_Input records_.
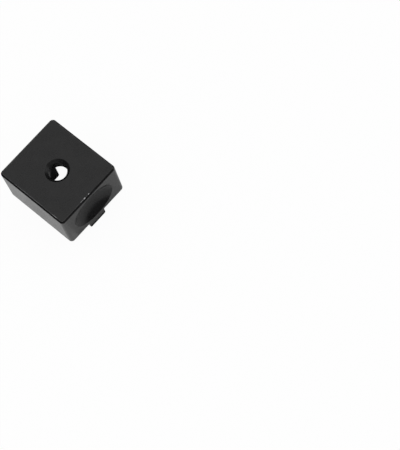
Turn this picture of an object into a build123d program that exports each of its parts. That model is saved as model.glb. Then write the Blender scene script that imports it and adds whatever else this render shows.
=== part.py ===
"""Keyboard switch opener: one block of black anodised aluminium, milled all over.

The block stands on its two pry tabs. X runs from one scooped face to the other, Z is up,
and the origin is the middle of the footprint, on the surface that the tabs stand on.
All sizes are in millimetres.
"""
from build123d import *
import math
import os

# block
block_length = 26.0            # along X, from one scooped face to the other
block_width = 23.0             # along Y
block_height = 14.4            # from the underside to the top face
corner_radius = 1.2            # upright corners
top_chamfer = 0.5              # round the top face
underside_chamfer = 0.2        # round the underside

# pocket for the switch, open below
pocket_length = 16.0           # along X
pocket_width = 16.0            # along Y
pocket_corner_radius = 1.0     # left by the end mill
roof_thickness = 3.4           # metal between the pocket and the top face
mouth_chamfer = 0.3            # lead-in round the pocket's mouth

# hole in the roof
stem_hole_diameter = 5.6
countersink_diameter = 7.6
countersink_angle = 90.0       # included angle, in degrees

# pry tabs, one under each scooped face, each going up into the pocket as a rib
tab_drop = 2.5                 # below the underside
tab_width = 6.3                # along Y
tab_middle_y = -0.6            # the tabs stand a little to one side
tab_tip_radius = 0.6           # at both ends of the tip
nose_reach = 1.6               # from the pocket's wall to the rib's inner face
rib_root_radius = 0.4          # where a rib meets the pocket's wall

# slot across each tab, where a spread clip goes
nose_land = 0.4                # flat left on the nose's tip
slot_mouth_width = 2.2         # at the tip of the tab
slot_floor_width = 1.1         # the nose's outer side slopes from the mouth to the floor

# finger scoops, one in each end face, left by a ball-nosed cutter
scoop_length = 15.8            # along Y, longer than the scoop is high
scoop_height = 12.5            # along Z
scoop_depth = 3.0
scoop_middle_drop = 7.25       # from the top face down to the scoop's middle

# heights
tip_level = 0.0
underside_level = tip_level + tab_drop
top_level = underside_level + block_height
roof_level = top_level - roof_thickness

# distances from the middle plane
end_face_x = block_length / 2
pocket_wall_x = pocket_length / 2
nose_x = pocket_wall_x - nose_reach
both_ends = (-1, 1)

# two places closer than this are the same place
same_place = 1e-6

# a solid is placed by the middle of its lower or of its upper face
on_its_foot = (Align.CENTER, Align.CENTER, Align.MIN)
under_its_rim = (Align.CENTER, Align.CENTER, Align.MAX)


def pocket_outline():
    """The pocket as seen from below: a rounded rectangle with a rib let in at each end."""
    outline = RectangleRounded(pocket_length, pocket_width, pocket_corner_radius)
    for end in both_ends:
        outline -= Pos(end * pocket_wall_x, tab_middle_y) * Rectangle(2 * nose_reach, tab_width)
    roots = [vertex for vertex in outline.vertices() if is_rib_root(vertex)]
    return fillet(roots, rib_root_radius)


def is_rib_root(vertex):
    """True where the pocket's end wall turns into the side of a rib."""
    on_wall = abs(abs(vertex.X) - pocket_wall_x) < same_place
    beside_rib = abs(abs(vertex.Y - tab_middle_y) - tab_width / 2) < same_place
    return on_wall and beside_rib


def block():
    """The milled block, with its pocket and its chamfered rims, before the tabs."""
    outer = RectangleRounded(block_length, block_width, corner_radius)
    body = Pos(0, 0, underside_level) * extrude(outer, block_height)
    body = chamfer(body.faces().sort_by(Axis.Z)[-1].edges(), top_chamfer)
    body = chamfer(body.faces().sort_by(Axis.Z)[0].edges(), underside_chamfer)
    pocket = Pos(0, 0, underside_level) * extrude(pocket_outline(), roof_level - underside_level)
    body -= pocket
    mouth = body.faces().sort_by(Axis.Z)[0].inner_wires()[0].edges()
    return chamfer(mouth, mouth_chamfer)


def pry_tab(end):
    """A tab flush with the end face, as thick as the wall and the rib together."""
    thickness = end_face_x - nose_x
    foot_height = tab_drop + max(underside_chamfer, mouth_chamfer)
    foot = Box(thickness, tab_width, foot_height, align=on_its_foot)
    tip_ends = foot.edges().filter_by(Axis.X).group_by(Axis.Z)[0]
    foot = fillet(tip_ends, tab_tip_radius)
    return Pos(end * (nose_x + thickness / 2), tab_middle_y, tip_level) * foot


def clip_slot(end):
    """A slot across the tab: its inner side is the nose's ramp, its outer side is upright."""
    ramp_tip = nose_x + nose_land
    outer_side = ramp_tip + slot_mouth_width
    ramp_foot = outer_side - slot_floor_width
    corners = [
        (end * ramp_tip, tip_level),
        (end * outer_side, tip_level),
        (end * outer_side, underside_level),
        (end * ramp_foot, underside_level),
    ]
    profile = Plane.XZ * make_face(Polyline(corners, close=True))
    return Pos(0, tab_middle_y, 0) * extrude(profile, tab_width, both=True)


def stem_hole():
    """The hole over the switch's stem, with its countersink."""
    bore_radius = stem_hole_diameter / 2
    rim_radius = countersink_diameter / 2
    bore = Cylinder(bore_radius, roof_thickness, align=on_its_foot)
    cone = Cone(bore_radius, rim_radius, countersink_depth(), align=under_its_rim)
    return Pos(0, 0, roof_level) * bore + Pos(0, 0, top_level) * cone


def countersink_depth():
    """How deep the cone goes before it meets the bore."""
    flare = (countersink_diameter - stem_hole_diameter) / 2
    return flare / math.tan(math.radians(countersink_angle / 2))


def finger_scoop(end):
    """A rounded hollow: the cutter's ball nose, swung across the face about an upright axis."""
    nose_radius = arc_radius(scoop_height, scoop_depth)
    swing_radius = arc_radius(scoop_length, scoop_depth)
    neck = swing_radius - nose_radius
    nose = ThreePointArc((neck, -nose_radius), (swing_radius, 0), (neck, nose_radius))
    shank = Polyline((neck, nose_radius), (0, nose_radius), (0, -nose_radius), (neck, -nose_radius))
    cutter = Plane.XZ * make_face([nose, *shank.edges()])
    swing_x = end_face_x - scoop_depth + swing_radius
    scoop = Pos(swing_x, 0, top_level - scoop_middle_drop) * revolve(cutter, Axis.Z)
    return scoop if end > 0 else mirror(scoop, Plane.YZ)


def arc_radius(chord, rise):
    """Radius of the arc that rises by this much over this chord."""
    return (chord**2 / 4 + rise**2) / (2 * rise)


def switch_opener():
    """The whole opener, one solid."""
    body = block()
    for end in both_ends:
        body += pry_tab(end)
    for end in both_ends:
        body -= clip_slot(end)
        body -= finger_scoop(end)
    return body - stem_hole()


os.makedirs("parts", exist_ok=True)
export_step(switch_opener(), "parts/switch_opener.step")
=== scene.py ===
"""Keyboard switch opener: the finish of its one piece, and the small studio it stands in."""
import math

import bpy
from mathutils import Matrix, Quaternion, Vector


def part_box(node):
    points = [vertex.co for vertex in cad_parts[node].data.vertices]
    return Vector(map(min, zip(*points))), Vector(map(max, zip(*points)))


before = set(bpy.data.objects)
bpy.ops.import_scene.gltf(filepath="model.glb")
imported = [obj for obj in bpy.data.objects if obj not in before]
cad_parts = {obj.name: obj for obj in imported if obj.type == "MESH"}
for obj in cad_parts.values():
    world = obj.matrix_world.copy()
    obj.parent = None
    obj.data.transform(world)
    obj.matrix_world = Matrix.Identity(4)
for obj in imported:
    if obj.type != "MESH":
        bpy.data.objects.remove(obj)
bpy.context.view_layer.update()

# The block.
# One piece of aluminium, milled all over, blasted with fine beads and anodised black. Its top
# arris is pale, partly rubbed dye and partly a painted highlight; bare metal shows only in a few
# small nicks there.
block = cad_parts["switch_opener"]
low_corner, high_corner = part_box("switch_opener")
top_level = high_corner.z

anodised = bpy.data.materials.new("black_anodised_satin")
anodised.use_nodes = True
nodes = anodised.node_tree.nodes
wires = anodised.node_tree.links
skin = nodes["Principled BSDF"]
skin.inputs["IOR"].default_value = 1.38
place = nodes.new("ShaderNodeTexCoord").outputs["Object"]

dye_full = (0.0015, 0.0015, 0.0016, 1.0)
dye_thin = (0.0125, 0.0125, 0.0128, 1.0)
# Pale arris colour: partly dye rubbed thin, partly a painted highlight.
rubbed_dye_and_highlight = (0.2000, 0.2000, 0.2020, 1.0)
bare_metal = (0.70, 0.70, 0.71, 1.0)


def noise(size, detail, roughness=0.5):
    """Noise over the block whose patches are about this many metres across."""
    texture = nodes.new("ShaderNodeTexNoise")
    texture.inputs["Scale"].default_value = 1 / size
    texture.inputs["Detail"].default_value = detail
    texture.inputs["Roughness"].default_value = roughness
    wires.new(place, texture.inputs["Vector"])
    return texture.outputs["Fac"]


def spread(value, from_range, to_range=(0.0, 1.0)):
    """The value, stretched from one range to another and kept inside it."""
    node = nodes.new("ShaderNodeMapRange")
    node.inputs["From Min"].default_value, node.inputs["From Max"].default_value = from_range
    node.inputs["To Min"].default_value, node.inputs["To Max"].default_value = to_range
    wires.new(value, node.inputs["Value"])
    return node.outputs["Result"]


def combine(operation, first, second):
    """Two values put together by one sum."""
    node = nodes.new("ShaderNodeMath")
    node.operation = operation
    wires.new(first, node.inputs[0])
    wires.new(second, node.inputs[1])
    return node.outputs["Value"]


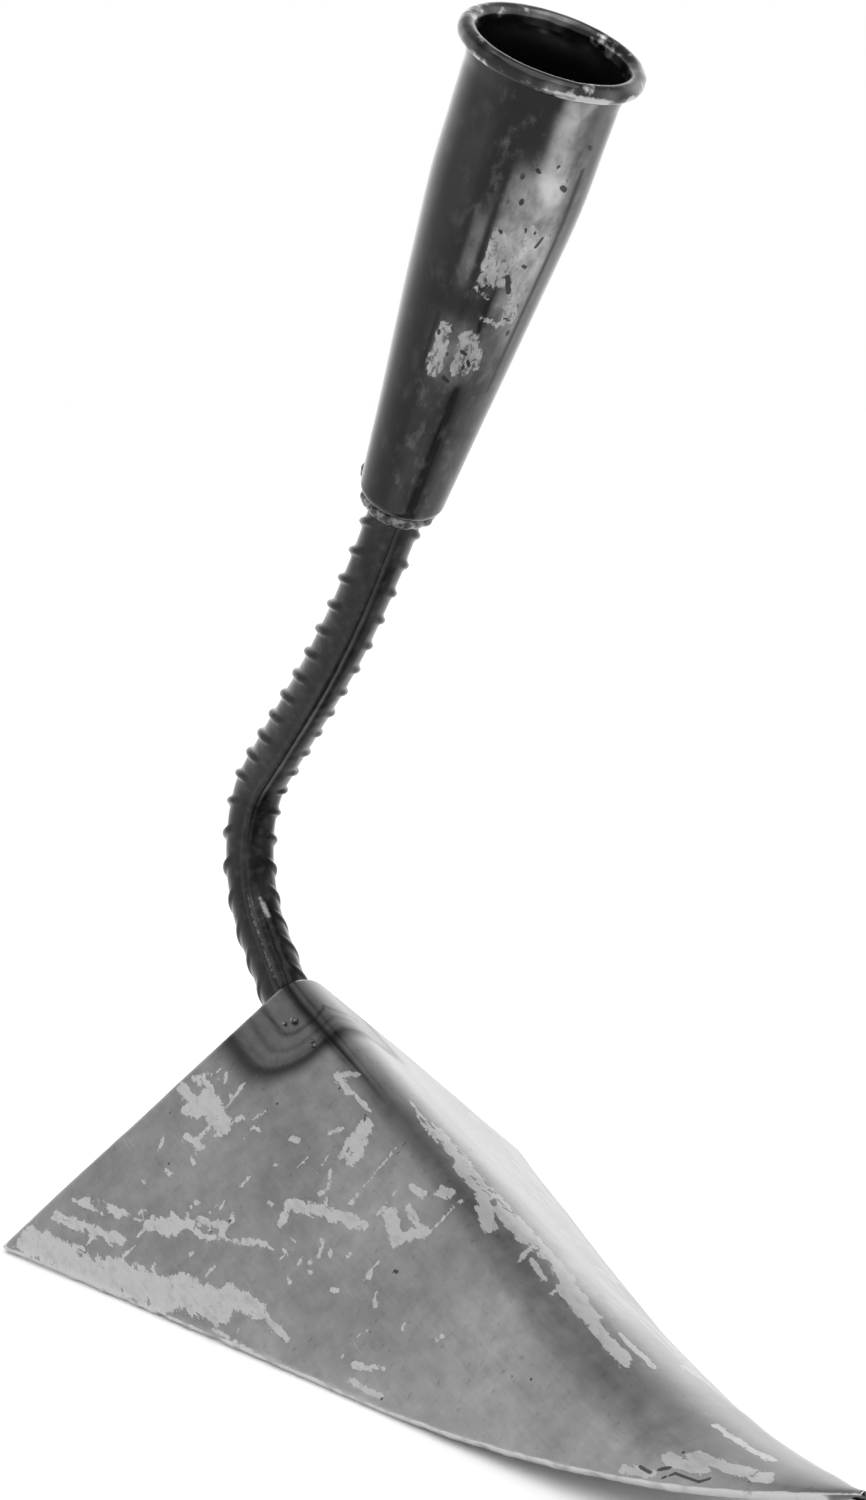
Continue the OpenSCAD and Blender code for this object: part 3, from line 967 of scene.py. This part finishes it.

_What to work on_. Write out, unaltered, the lines from the opening of the listing through the line that includes "underside_chamfer = 0.2".

_Expected answer_.
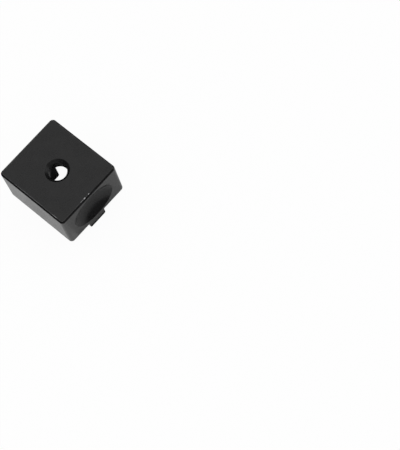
Turn this picture of an object into a build123d program that exports each of its parts. That model is saved as model.glb. Then write the Blender scene script that imports it and adds whatever else this render shows.
=== part.py ===
"""Keyboard switch opener: one block of black anodised aluminium, milled all over.

The block stands on its two pry tabs. X runs from one scooped face to the other, Z is up,
and the origin is the middle of the footprint, on the surface that the tabs stand on.
All sizes are in millimetres.
"""
from build123d import *
import math
import os

# block
block_length = 26.0            # along X, from one scooped face to the other
block_width = 23.0             # along Y
block_height = 14.4            # from the underside to the top face
corner_radius = 1.2            # upright corners
top_chamfer = 0.5              # round the top face
underside_chamfer = 0.2        # round the underside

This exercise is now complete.